Your story is how we all feel in our world today but God is in control and we can’t live in fear. I pray protection over my family and friends every day. Thank you for sharing your family’s experience and so glad y’all got home safe and sound. ❤️❤️
Sorry to hear that you all was caught up in this incident. Glad that you expressed this and not keep it button up inside! Your willingness to not live in fear is what we all have to learn to overcome. If we step back in look at the big picture.

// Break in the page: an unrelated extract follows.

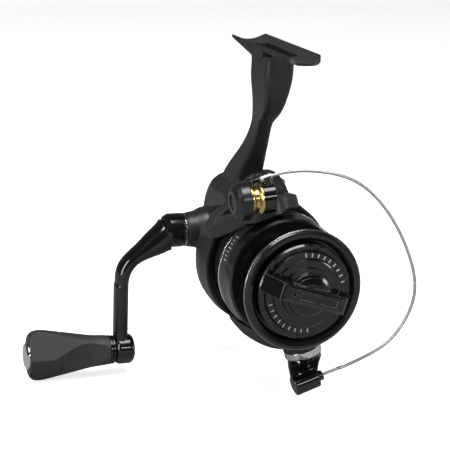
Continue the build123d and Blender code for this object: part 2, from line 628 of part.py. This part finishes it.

Society was ruled by groups and socialites, based mainly on finances, the world was miserable, we had people that fought to break up those groups, that’s when the generation of you and me and many more our age began to enjoy life as kids, we was able to choose our friends based on honesty and loyalty and genuine feelings, the world was good, so good, society began to fall back into groups, but this time many groups have people within that are financially stable, and it’s those finances that are making this word not good again, we get groups that think they are more entitled than others, once again creating hate, chaos and instability. I carry myself on the teachings I grew up on and that’s to love unconditionally, treat others like you want to be treated and that’s how I teach my kids, we don’t cast judgment, we don’t try to make sense of rumor talks or off wall teachings. That what we have to get back to, and it’s our generation that need to teach and tell our kids the principles that we was raised on, so that someday, they can be part of the solution to righting the ship versus the cause of it sinking!